(Some records)
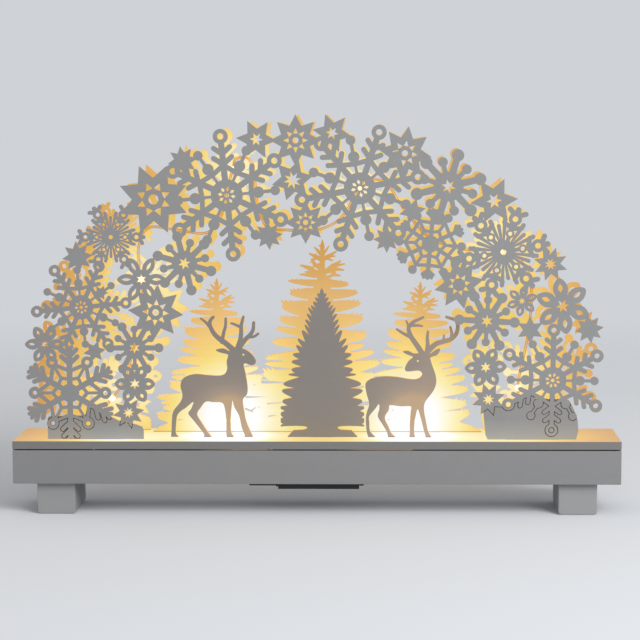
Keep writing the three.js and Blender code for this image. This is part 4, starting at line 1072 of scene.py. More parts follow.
def flakes_of_kind(kind):
    """A group (wood outlines, window outlines) for each flake of one kind."""
    drawn = FLAKE_KINDS[kind]
    # Each part's outlines, whether they are windows and whether they belong to the middle
    lists = [(drawn["arm"], 0, 0), (drawn["windows"], 1, 0), (drawn["middle"], 0, 1),
             (drawn["middle_windows"], 1, 1)]
    mesh = flat_mesh(kind, [outline for part, _, _ in lists for outline in part])
    attribute(mesh, "window", "INT", "FACE", [window for part, window, _ in lists for _ in part])
    attribute(mesh, "middle", "INT", "FACE", [middle for part, _, middle in lists for _ in part])
    spots = [place for name, *place in FLAKES if name == kind]
    places = places_of(kind, [(x, height, 0.0) for x, height, _, _ in spots])
    attribute(places.data, "reach", "FLOAT", "POINT", [reach for _, _, reach, _ in spots])
    attribute(places.data, "turn", "FLOAT", "POINT", [math.radians(turn) for _, _, _, turn in spots])
    attribute(places.data, "flake", "INT", "POINT", list(range(len(spots))))
    made = made_by(kind, mesh, FLAKE_TREE, {"Arms": drawn["arms"], "Places": places, "Paint": panel_paint})
    bpy.data.objects.remove(places)
    number = made.attributes["flake"]
    groups = [([], []) for _ in spots]
    for face in made.polygons:
        which = face.index if number.domain == "FACE" else face.vertices[0]
        group = groups[number.data[which].value]
        window = made.attributes["window"].data[face.index].value
        group[window].append([tuple(made.vertices[i].co[:2]) for i in face.vertices])
    return groups


flake_groups = [group for kind in FLAKE_KINDS for group in flakes_of_kind(kind)]
outline_count = sum(len(wood) + len(windows) for wood, windows in flake_groups)
print("flakes drawn:", len(flake_groups), "outlines:", outline_count)

# %% [markdown]
# ## The arches
#
# Both arches are cut from one drawing: the flakes, two snow mounds at the feet and the tabs that stand in
# the lid. Where a flake lies over a mound its outline would be lost, so the laser draws it there as a
# fine dark line.

# %% Mounds and tabs
TAB_DEPTH = 5.5
TAB_OVERLAP = 1.0
MOUND_TAB_WIDTH = 39
MOUND_TABS = (-163.5, 160)


def tab(centre, width):
    left, right = centre - width / 2, centre + width / 2
    return [(left, -TAB_DEPTH), (right, -TAB_DEPTH), (right, TAB_OVERLAP), (left, TAB_OVERLAP)]


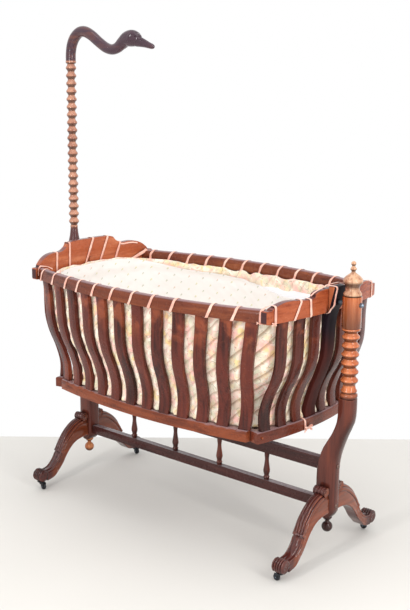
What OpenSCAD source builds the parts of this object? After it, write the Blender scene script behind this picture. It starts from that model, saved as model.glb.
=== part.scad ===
// Swinging cradle on a two-post stand, with a turned canopy pole ending in a carved swan's neck.
// The origin is on the floor under the middle of the stand. X runs along the cradle: the head end, with the
// pole, is at -X and the foot end at +X. Z is up.

/* [Basket] */
// Height of the top edge of the side rails and corner ears
rim_z = 880; // [860:1:900]
// Height of the top of the bottom frame
frame_z = 470; // [460:1:480]
// Half length over the corners of the end panels
panel_half_l = 535; // [530:1:540]
// Half width over the ears of the end panels
panel_half_w = 306; // [300:1:312]
// How far each end panel bows outward
end_bow = 35; // [30:1:38]
// How far the ears stand out past the side rails
ear_reach = 20; // [16:1:24]
// How far each side bows outward
side_bow = 82; // [76:1:86]
// Thickness of the end panels
panel_t = 21; // [18:1:24]
// Thickness of the top side rails, whose top is half round
rail_t = 30; // [28:1:32]
// Height of the top side rails
rail_h = 42; // [38:1:46]
// Width of one slat
slat_w = 40; // [34:1:42]
// Thickness of one slat
slat_t = 15; // [12:1:16]

/* [Stand] */
// Distance of each post's turned top from the middle of the stand
post_x = 640; // [636:1:644]
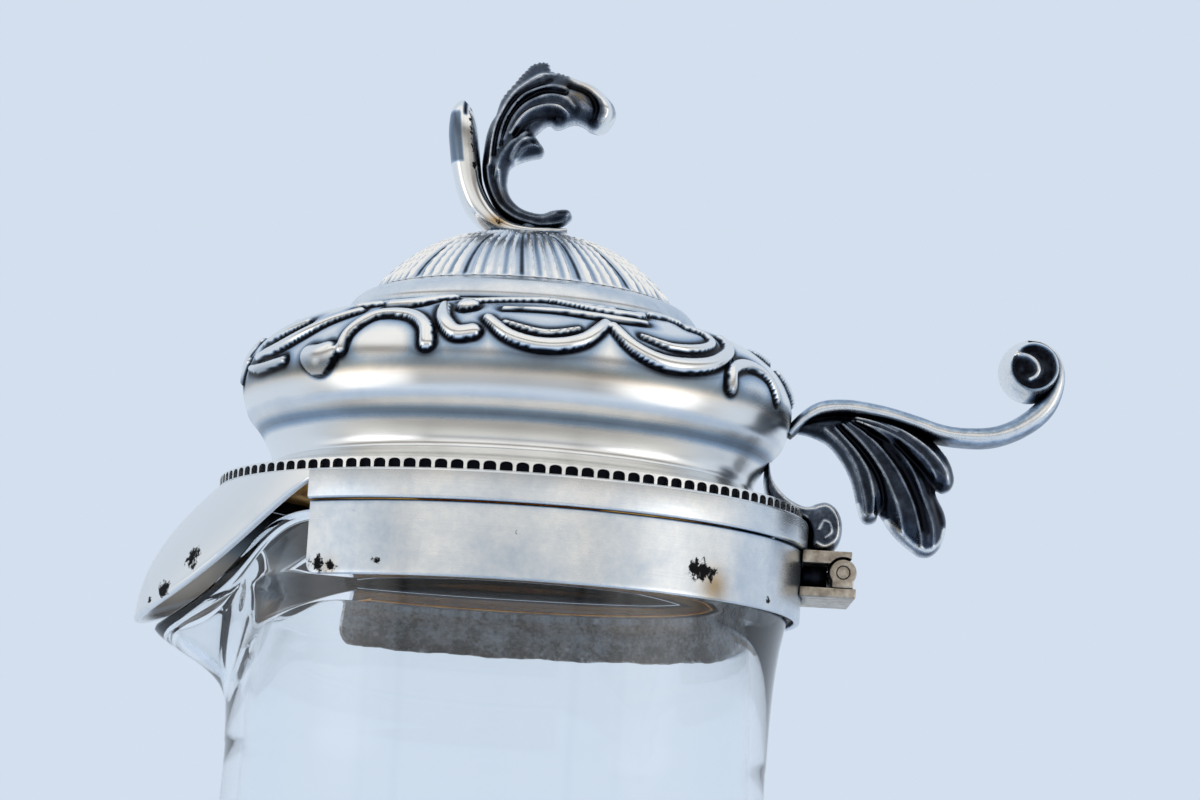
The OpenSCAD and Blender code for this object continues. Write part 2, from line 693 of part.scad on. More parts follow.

● GIVEN PROBLEM: Write the listing out again, exactly as shown above.

● FINISHED TASK:
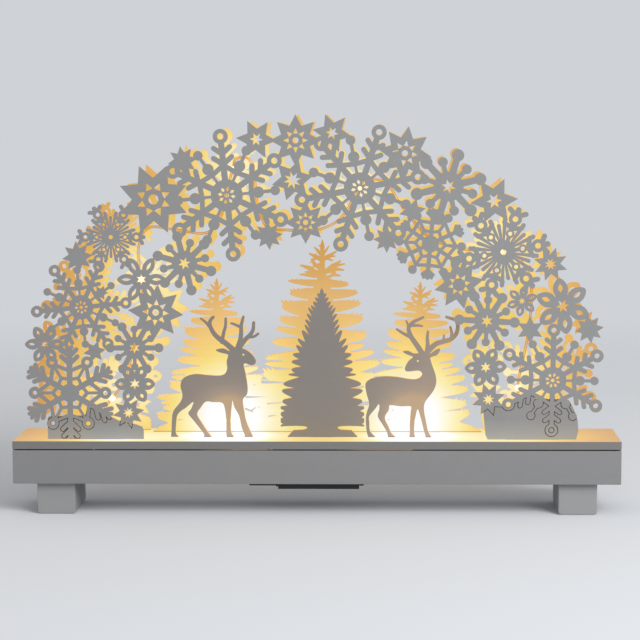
Keep writing the three.js and Blender code for this image. This is part 4, starting at line 1072 of scene.py. More parts follow.
def flakes_of_kind(kind):
    """A group (wood outlines, window outlines) for each flake of one kind."""
    drawn = FLAKE_KINDS[kind]
    # Each part's outlines, whether they are windows and whether they belong to the middle
    lists = [(drawn["arm"], 0, 0), (drawn["windows"], 1, 0), (drawn["middle"], 0, 1),
             (drawn["middle_windows"], 1, 1)]
    mesh = flat_mesh(kind, [outline for part, _, _ in lists for outline in part])
    attribute(mesh, "window", "INT", "FACE", [window for part, window, _ in lists for _ in part])
    attribute(mesh, "middle", "INT", "FACE", [middle for part, _, middle in lists for _ in part])
    spots = [place for name, *place in FLAKES if name == kind]
    places = places_of(kind, [(x, height, 0.0) for x, height, _, _ in spots])
    attribute(places.data, "reach", "FLOAT", "POINT", [reach for _, _, reach, _ in spots])
    attribute(places.data, "turn", "FLOAT", "POINT", [math.radians(turn) for _, _, _, turn in spots])
    attribute(places.data, "flake", "INT", "POINT", list(range(len(spots))))
    made = made_by(kind, mesh, FLAKE_TREE, {"Arms": drawn["arms"], "Places": places, "Paint": panel_paint})
    bpy.data.objects.remove(places)
    number = made.attributes["flake"]
    groups = [([], []) for _ in spots]
    for face in made.polygons:
        which = face.index if number.domain == "FACE" else face.vertices[0]
        group = groups[number.data[which].value]
        window = made.attributes["window"].data[face.index].value
        group[window].append([tuple(made.vertices[i].co[:2]) for i in face.vertices])
    return groups


flake_groups = [group for kind in FLAKE_KINDS for group in flakes_of_kind(kind)]
outline_count = sum(len(wood) + len(windows) for wood, windows in flake_groups)
print("flakes drawn:", len(flake_groups), "outlines:", outline_count)

# %% [markdown]
# ## The arches
#
# Both arches are cut from one drawing: the flakes, two snow mounds at the feet and the tabs that stand in
# the lid. Where a flake lies over a mound its outline would be lost, so the laser draws it there as a
# fine dark line.

# %% Mounds and tabs
TAB_DEPTH = 5.5
TAB_OVERLAP = 1.0
MOUND_TAB_WIDTH = 39
MOUND_TABS = (-163.5, 160)


def tab(centre, width):
    left, right = centre - width / 2, centre + width / 2
    return [(left, -TAB_DEPTH), (right, -TAB_DEPTH), (right, TAB_OVERLAP), (left, TAB_OVERLAP)]


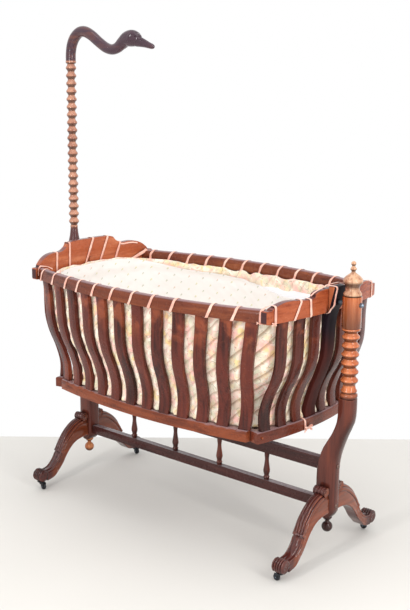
What OpenSCAD source builds the parts of this object? After it, write the Blender scene script behind this picture. It starts from that model, saved as model.glb.
=== part.scad ===
// Swinging cradle on a two-post stand, with a turned canopy pole ending in a carved swan's neck.
// The origin is on the floor under the middle of the stand. X runs along the cradle: the head end, with the
// pole, is at -X and the foot end at +X. Z is up.

/* [Basket] */
// Height of the top edge of the side rails and corner ears
rim_z = 880; // [860:1:900]
// Height of the top of the bottom frame
frame_z = 470; // [460:1:480]
// Half length over the corners of the end panels
panel_half_l = 535; // [530:1:540]
// Half width over the ears of the end panels
panel_half_w = 306; // [300:1:312]
// How far each end panel bows outward
end_bow = 35; // [30:1:38]
// How far the ears stand out past the side rails
ear_reach = 20; // [16:1:24]
// How far each side bows outward
side_bow = 82; // [76:1:86]
// Thickness of the end panels
panel_t = 21; // [18:1:24]
// Thickness of the top side rails, whose top is half round
rail_t = 30; // [28:1:32]
// Height of the top side rails
rail_h = 42; // [38:1:46]
// Width of one slat
slat_w = 40; // [34:1:42]
// Thickness of one slat
slat_t = 15; // [12:1:16]

/* [Stand] */
// Distance of each post's turned top from the middle of the stand
post_x = 640; // [636:1:644]
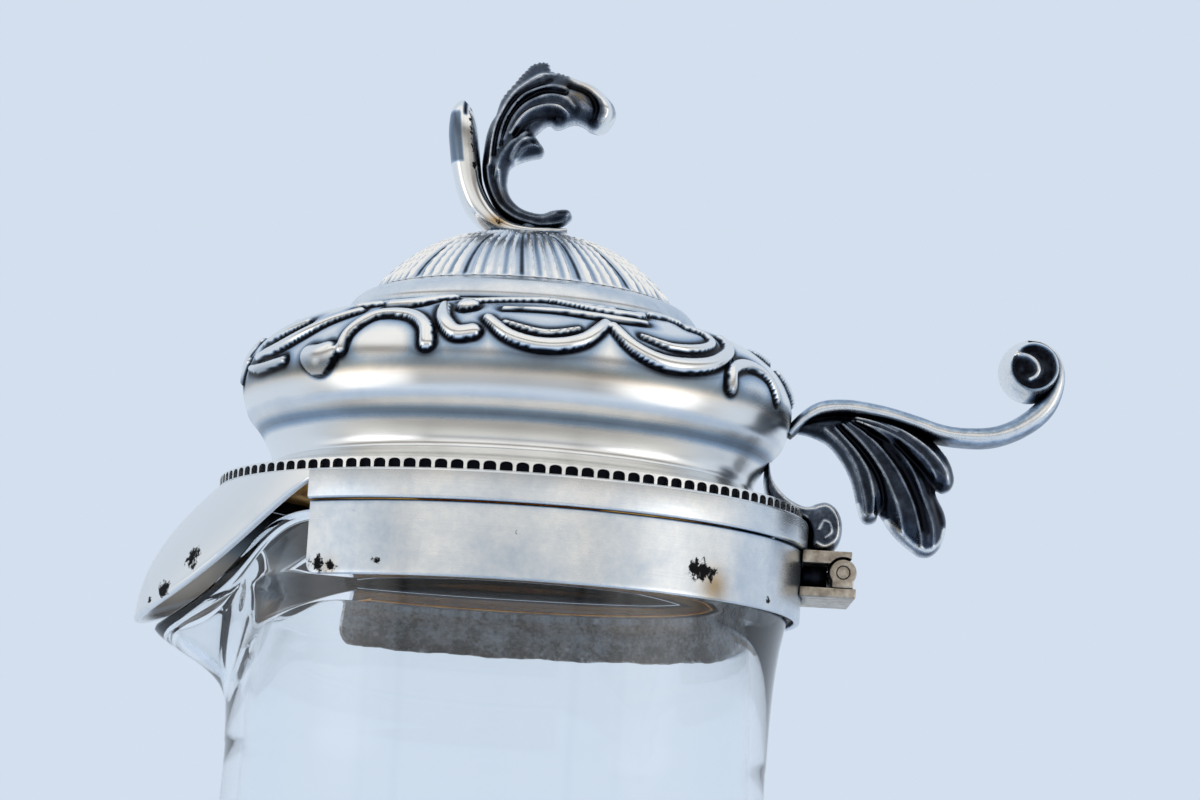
The OpenSCAD and Blender code for this object continues. Write part 2, from line 693 of part.scad on. More parts follow.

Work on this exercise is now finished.